Some irregularities in the removal procedure which are considered matters of form are capable of being waived. Powers v. Chesapeake & Ohio RR, 169 U.S. 92, 98, 18 S. Ct. 264, 42 L. Ed. 673 (1898), (failure to comply with time requirement for filing of petition may be the subject of estoppel or waiver); Baggs v. Martin, 179 U.S. 206, 21 S. Ct. 109, 45 L. Ed. 155 (1900), (minor irregularities may be waived in the removal procedure); Green v. Zuck, 133 F. Supp. 436 (D.C.N.Y.1955), (violation of the 20-day period for removal is not a jurisdictional defect and can be waived). But that part of the statute which requires all of the defendants to join in the petition for removal is fundamental, goes to the jurisdiction of the court and necessarily must be complied with in order for the removal procedure to be effective. Ayers v. Watson, 113 U.S. 594, 597-598, 5 S. Ct. 641, 28 L. Ed. 1093 (1885); Heintz & Co. v. Provident Tradesmens Bank and Trust Co., 228 F. Supp. 165 (D.C.Pa.1964).
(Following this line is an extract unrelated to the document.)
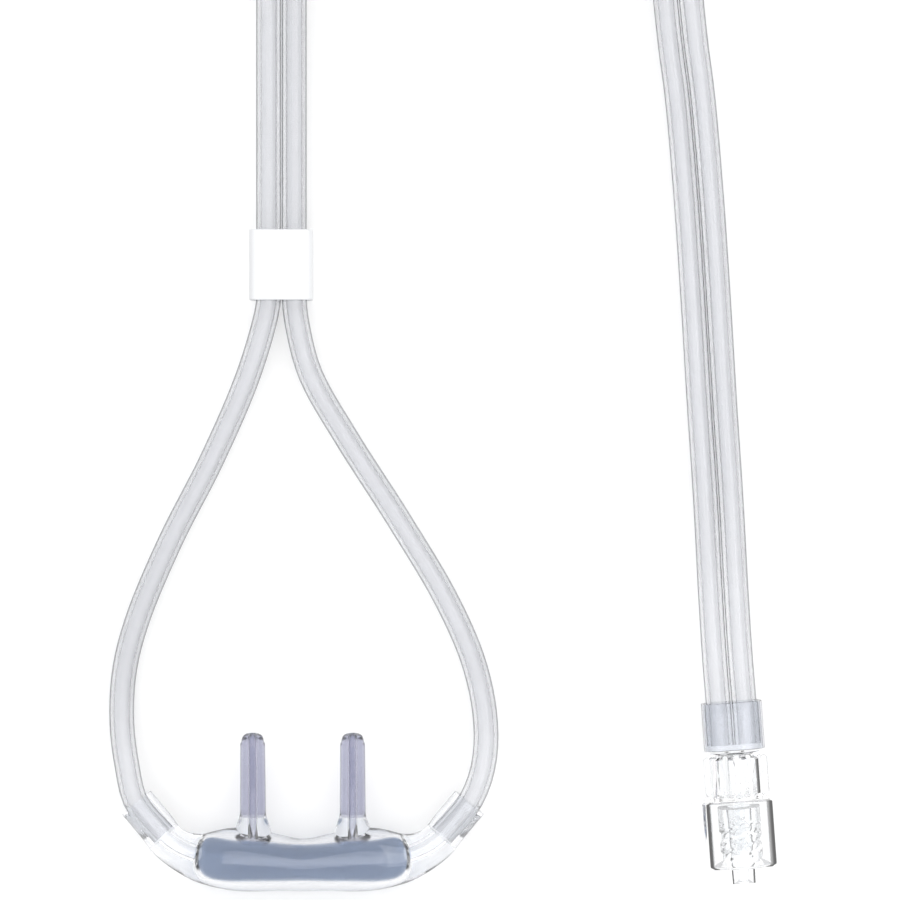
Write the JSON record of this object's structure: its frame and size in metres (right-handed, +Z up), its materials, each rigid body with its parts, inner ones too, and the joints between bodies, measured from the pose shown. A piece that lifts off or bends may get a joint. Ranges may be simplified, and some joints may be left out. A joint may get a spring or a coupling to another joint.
{
  "type": "carbon dioxide sampling nasal cannula",
  "caption": "Clear soft nasal piece with curved prongs on a paired sampling line, with a white sliding keeper, a tied coil and a clear male luer lock connector.",
  "frame": {"origin": "on the floor under the middle of the nasal piece, midway between the two prongs", "axes": "+Z up from the floor, +Y the way the prongs point, +X along the nasal piece from one tube socket to the other"},
  "size_m": [0.087, 0.1904, 0.0146],
  "materials": {
    "clear_soft_moulding": "clear soft PVC with a faint lavender blue tint, injection moulded, glossy",
    "clear_tubing": "clear extruded PVC tubing, smooth and glossy",
    "clear_sleeve": "clear soft PVC sleeve, smooth and glossy",
    "clear_hard_moulding": "clear hard polycarbonate, injection moulded, glossy",
    "white_slider": "opaque white moulded plastic, satin gloss",
    "white_tie": "opaque white soft band, matte"
  },
  "bodies": {
    "cannula": {"nasal_piece": "clear_soft_moulding", "left_loop_tube": "clear_tubing", "right_loop_tube": "clear_tubing", "left_line_tube": "clear_tubing", "right_line_tube": "clear_tubing", "tube_coil": "clear_tubing", "coil_tie_1": "white_tie", "coil_tie_2": "white_tie", "connector_sleeve": "clear_sleeve", "luer_connector": "clear_hard_moulding"},
    "slider": {"slider": "white_slider"}
  },
  "joints": [
    {"name": "slider_slide", "type": "slide", "parent": "cannula", "child": "slider", "axis": [0, 1, 0], "range_m": [0, 0.02]}
  ]
}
The right to litigate Federal questions in the Federal courts is not absolute or unlimited. Initially, the Plaintiff has the right to select the State Court if he wishes to do so. We find no disadvantage to the Plaintiffs who chose the State Court as their forum initially and they cannot now complain that they will be injured if they remain in that court. The Multicon Defendants had the burden of showing that they complied with all of the statutory requirements for removal. They failed to prove joinder or consent by the Whitman Defendants.

In conclusion, we find that the Whitman Defendants were defendants in this action in the State Court; were not joined in the Petition for Removal; did not consent to the removal; and have not waived their right to have this action remanded to the State Court.

The Motion to Remand is hereby granted.

In view of the decision to Remand, the Motions to Dismiss or to Stay, to Strike, and for a more definite statement, and to Strike the Demand for a Jury Trial need not be decided.